Information provided:
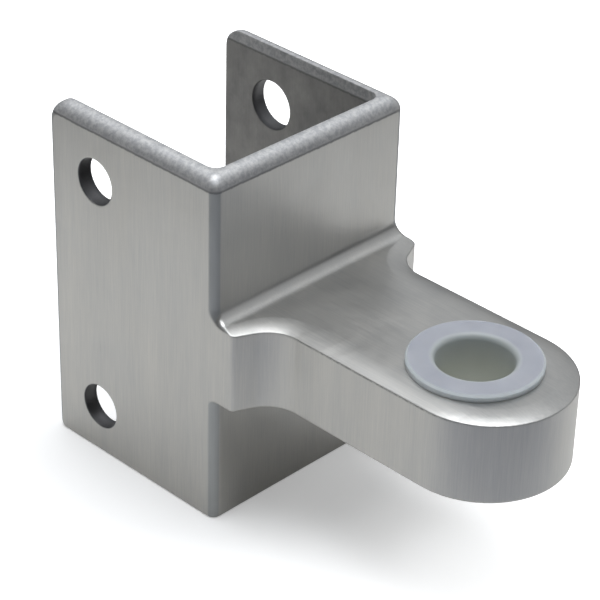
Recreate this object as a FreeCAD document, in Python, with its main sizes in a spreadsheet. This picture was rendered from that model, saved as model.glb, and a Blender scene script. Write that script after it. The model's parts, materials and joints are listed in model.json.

--

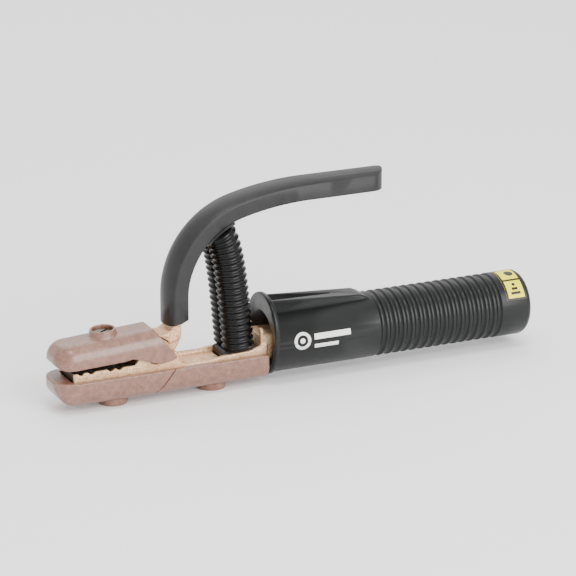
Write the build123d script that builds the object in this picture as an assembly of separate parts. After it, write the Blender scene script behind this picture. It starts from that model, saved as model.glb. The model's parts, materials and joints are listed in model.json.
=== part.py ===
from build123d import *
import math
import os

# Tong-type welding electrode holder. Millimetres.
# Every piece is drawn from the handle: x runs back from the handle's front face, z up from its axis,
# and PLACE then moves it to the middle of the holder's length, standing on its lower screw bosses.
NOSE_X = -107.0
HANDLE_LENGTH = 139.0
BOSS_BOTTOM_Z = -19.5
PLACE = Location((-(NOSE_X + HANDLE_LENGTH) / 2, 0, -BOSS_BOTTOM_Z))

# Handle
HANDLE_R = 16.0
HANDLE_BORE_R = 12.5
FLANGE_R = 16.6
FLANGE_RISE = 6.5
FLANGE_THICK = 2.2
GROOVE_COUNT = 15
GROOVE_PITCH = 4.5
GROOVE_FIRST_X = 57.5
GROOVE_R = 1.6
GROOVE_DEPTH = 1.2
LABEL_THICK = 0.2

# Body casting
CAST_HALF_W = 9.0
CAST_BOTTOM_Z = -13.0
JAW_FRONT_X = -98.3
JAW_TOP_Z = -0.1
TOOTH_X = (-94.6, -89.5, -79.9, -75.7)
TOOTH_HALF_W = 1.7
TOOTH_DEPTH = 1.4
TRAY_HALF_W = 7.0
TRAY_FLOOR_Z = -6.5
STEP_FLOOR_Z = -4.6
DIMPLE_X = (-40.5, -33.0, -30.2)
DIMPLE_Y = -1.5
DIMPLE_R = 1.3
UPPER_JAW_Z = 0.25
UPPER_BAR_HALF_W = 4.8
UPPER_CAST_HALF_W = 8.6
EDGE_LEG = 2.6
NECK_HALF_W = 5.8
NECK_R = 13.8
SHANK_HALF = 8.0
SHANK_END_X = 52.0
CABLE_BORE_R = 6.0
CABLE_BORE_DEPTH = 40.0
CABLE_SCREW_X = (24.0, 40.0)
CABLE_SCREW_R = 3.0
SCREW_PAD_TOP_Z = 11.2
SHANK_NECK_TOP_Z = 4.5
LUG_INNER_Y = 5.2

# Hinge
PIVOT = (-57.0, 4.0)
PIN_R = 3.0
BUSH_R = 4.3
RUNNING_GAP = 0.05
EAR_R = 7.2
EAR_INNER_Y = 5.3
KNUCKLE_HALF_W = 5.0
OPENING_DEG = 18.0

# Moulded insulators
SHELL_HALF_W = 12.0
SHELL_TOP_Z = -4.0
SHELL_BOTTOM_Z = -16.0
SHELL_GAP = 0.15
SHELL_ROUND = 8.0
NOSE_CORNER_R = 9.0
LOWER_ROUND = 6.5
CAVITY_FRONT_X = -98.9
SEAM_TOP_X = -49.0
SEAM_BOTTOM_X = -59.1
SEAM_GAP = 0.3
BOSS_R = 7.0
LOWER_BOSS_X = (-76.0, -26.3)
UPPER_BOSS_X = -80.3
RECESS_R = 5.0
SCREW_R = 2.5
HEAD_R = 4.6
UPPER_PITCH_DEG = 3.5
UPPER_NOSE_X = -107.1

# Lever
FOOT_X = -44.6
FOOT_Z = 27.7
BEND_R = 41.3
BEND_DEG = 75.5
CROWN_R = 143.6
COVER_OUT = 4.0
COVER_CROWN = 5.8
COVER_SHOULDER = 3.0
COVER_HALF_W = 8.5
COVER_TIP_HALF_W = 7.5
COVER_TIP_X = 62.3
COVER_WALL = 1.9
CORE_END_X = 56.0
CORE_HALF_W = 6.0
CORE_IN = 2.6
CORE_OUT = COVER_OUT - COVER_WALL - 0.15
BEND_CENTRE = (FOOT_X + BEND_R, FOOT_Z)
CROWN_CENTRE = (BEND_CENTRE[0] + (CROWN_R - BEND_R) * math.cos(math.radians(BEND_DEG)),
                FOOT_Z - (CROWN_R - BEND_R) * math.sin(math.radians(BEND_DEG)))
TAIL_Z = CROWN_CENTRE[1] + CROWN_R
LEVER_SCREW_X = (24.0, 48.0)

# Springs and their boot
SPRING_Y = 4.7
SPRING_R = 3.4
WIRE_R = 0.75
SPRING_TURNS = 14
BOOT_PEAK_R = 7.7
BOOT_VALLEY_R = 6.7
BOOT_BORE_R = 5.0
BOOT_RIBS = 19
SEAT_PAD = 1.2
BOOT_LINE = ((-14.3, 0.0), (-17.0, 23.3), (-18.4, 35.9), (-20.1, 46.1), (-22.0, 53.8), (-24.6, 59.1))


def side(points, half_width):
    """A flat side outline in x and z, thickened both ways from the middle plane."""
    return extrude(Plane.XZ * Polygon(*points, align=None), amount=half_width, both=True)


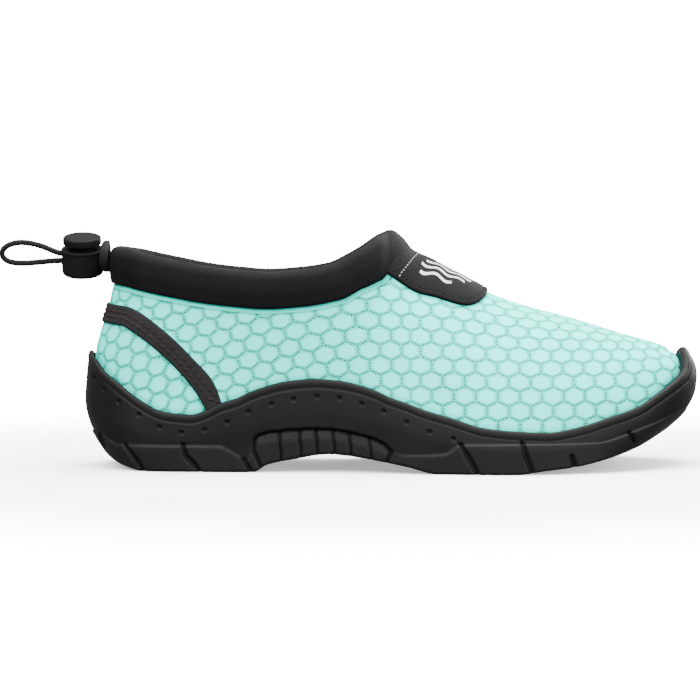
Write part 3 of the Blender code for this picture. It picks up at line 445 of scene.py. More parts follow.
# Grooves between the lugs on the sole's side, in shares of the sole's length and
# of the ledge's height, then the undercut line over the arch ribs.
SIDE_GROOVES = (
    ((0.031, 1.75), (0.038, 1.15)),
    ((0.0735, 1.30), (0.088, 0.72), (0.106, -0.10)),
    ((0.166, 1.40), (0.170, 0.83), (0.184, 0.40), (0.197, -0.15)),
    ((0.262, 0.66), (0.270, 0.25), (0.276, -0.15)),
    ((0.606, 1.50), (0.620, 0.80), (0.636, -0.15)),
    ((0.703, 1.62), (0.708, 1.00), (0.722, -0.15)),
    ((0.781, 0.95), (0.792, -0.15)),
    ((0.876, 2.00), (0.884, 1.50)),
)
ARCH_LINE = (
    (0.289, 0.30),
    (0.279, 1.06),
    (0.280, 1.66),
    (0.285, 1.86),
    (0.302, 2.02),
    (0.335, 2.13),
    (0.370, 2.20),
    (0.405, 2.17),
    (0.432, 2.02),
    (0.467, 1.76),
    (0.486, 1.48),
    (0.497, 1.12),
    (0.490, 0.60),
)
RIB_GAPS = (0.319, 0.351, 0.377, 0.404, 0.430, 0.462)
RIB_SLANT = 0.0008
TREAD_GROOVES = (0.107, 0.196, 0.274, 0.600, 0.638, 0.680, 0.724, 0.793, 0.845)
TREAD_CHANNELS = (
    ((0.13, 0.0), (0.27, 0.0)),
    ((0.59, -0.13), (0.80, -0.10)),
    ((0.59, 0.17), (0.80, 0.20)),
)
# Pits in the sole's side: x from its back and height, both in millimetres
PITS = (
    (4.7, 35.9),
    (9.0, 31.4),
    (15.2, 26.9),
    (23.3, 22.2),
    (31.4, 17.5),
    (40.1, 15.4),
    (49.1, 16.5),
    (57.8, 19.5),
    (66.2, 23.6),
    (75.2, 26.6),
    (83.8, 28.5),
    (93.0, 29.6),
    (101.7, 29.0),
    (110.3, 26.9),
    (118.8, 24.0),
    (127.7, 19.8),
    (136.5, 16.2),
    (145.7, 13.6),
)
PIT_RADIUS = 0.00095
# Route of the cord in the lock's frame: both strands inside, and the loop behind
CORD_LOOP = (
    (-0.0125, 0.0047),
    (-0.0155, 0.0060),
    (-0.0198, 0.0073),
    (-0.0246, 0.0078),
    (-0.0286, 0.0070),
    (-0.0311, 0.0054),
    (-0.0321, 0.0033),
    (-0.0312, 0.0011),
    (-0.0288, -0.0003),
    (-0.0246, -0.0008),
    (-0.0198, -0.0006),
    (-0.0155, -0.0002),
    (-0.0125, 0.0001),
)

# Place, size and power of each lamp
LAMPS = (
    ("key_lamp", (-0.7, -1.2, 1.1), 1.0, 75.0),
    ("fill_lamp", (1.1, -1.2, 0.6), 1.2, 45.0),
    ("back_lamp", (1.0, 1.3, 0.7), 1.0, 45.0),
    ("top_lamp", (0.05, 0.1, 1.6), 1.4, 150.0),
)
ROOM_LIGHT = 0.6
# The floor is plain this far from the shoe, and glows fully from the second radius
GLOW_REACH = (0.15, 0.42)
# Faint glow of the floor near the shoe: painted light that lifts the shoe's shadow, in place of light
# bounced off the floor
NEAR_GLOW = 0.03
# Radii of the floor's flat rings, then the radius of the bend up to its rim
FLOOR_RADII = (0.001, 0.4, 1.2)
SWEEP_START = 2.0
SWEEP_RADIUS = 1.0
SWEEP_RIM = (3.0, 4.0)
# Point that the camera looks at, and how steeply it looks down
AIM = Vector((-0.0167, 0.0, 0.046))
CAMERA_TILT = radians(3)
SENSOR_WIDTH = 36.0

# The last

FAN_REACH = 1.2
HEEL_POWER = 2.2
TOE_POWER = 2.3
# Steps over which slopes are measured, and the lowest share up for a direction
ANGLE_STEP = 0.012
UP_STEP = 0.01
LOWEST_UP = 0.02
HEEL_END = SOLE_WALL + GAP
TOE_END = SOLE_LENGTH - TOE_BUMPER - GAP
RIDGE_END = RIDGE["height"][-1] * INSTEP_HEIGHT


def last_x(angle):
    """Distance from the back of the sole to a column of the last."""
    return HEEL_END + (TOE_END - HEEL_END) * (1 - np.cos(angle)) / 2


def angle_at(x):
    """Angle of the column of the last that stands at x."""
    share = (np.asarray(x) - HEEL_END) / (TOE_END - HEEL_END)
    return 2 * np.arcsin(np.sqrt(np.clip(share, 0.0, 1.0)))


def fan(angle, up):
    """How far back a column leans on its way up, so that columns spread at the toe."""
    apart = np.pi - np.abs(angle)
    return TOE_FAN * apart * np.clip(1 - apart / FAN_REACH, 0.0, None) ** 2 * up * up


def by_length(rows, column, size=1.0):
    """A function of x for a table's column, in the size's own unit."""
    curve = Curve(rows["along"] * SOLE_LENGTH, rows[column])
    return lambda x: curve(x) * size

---

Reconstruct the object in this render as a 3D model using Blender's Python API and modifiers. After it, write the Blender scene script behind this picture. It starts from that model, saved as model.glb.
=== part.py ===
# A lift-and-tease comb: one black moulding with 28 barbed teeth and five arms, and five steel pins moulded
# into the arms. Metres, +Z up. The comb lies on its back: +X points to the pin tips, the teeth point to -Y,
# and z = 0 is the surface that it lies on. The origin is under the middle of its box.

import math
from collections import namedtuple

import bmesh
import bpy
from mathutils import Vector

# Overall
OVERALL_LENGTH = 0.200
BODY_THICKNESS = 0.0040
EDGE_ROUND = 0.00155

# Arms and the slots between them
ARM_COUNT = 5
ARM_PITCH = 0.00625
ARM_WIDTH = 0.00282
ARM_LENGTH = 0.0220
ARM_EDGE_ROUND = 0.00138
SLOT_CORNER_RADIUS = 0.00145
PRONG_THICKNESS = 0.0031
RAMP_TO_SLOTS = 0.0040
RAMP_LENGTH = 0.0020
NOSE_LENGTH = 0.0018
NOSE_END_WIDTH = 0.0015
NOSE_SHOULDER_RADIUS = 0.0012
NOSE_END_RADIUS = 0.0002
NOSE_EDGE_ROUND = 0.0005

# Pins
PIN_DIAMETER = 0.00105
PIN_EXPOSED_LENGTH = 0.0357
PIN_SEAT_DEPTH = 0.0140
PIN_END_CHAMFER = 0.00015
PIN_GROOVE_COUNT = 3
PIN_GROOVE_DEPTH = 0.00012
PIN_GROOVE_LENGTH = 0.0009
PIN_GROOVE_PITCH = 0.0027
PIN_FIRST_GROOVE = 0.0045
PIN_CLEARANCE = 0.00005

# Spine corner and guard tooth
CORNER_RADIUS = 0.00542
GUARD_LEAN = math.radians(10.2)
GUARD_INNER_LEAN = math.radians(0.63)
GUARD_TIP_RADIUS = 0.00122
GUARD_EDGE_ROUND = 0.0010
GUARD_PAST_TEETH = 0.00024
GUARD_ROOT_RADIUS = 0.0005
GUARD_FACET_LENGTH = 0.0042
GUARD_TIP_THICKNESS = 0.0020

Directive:
Within the listing above, locate the line containing "Write the build123d" and the line containing "LABEL_THICK = 0.2". Reproduce those two lines and all lines between them exactly, with nothing added.

Task answer:
Write the build123d script that builds the object in this picture as an assembly of separate parts. After it, write the Blender scene script behind this picture. It starts from that model, saved as model.glb. The model's parts, materials and joints are listed in model.json.
=== part.py ===
from build123d import *
import math
import os

# Tong-type welding electrode holder. Millimetres.
# Every piece is drawn from the handle: x runs back from the handle's front face, z up from its axis,
# and PLACE then moves it to the middle of the holder's length, standing on its lower screw bosses.
NOSE_X = -107.0
HANDLE_LENGTH = 139.0
BOSS_BOTTOM_Z = -19.5
PLACE = Location((-(NOSE_X + HANDLE_LENGTH) / 2, 0, -BOSS_BOTTOM_Z))

# Handle
HANDLE_R = 16.0
HANDLE_BORE_R = 12.5
FLANGE_R = 16.6
FLANGE_RISE = 6.5
FLANGE_THICK = 2.2
GROOVE_COUNT = 15
GROOVE_PITCH = 4.5
GROOVE_FIRST_X = 57.5
GROOVE_R = 1.6
GROOVE_DEPTH = 1.2
LABEL_THICK = 0.2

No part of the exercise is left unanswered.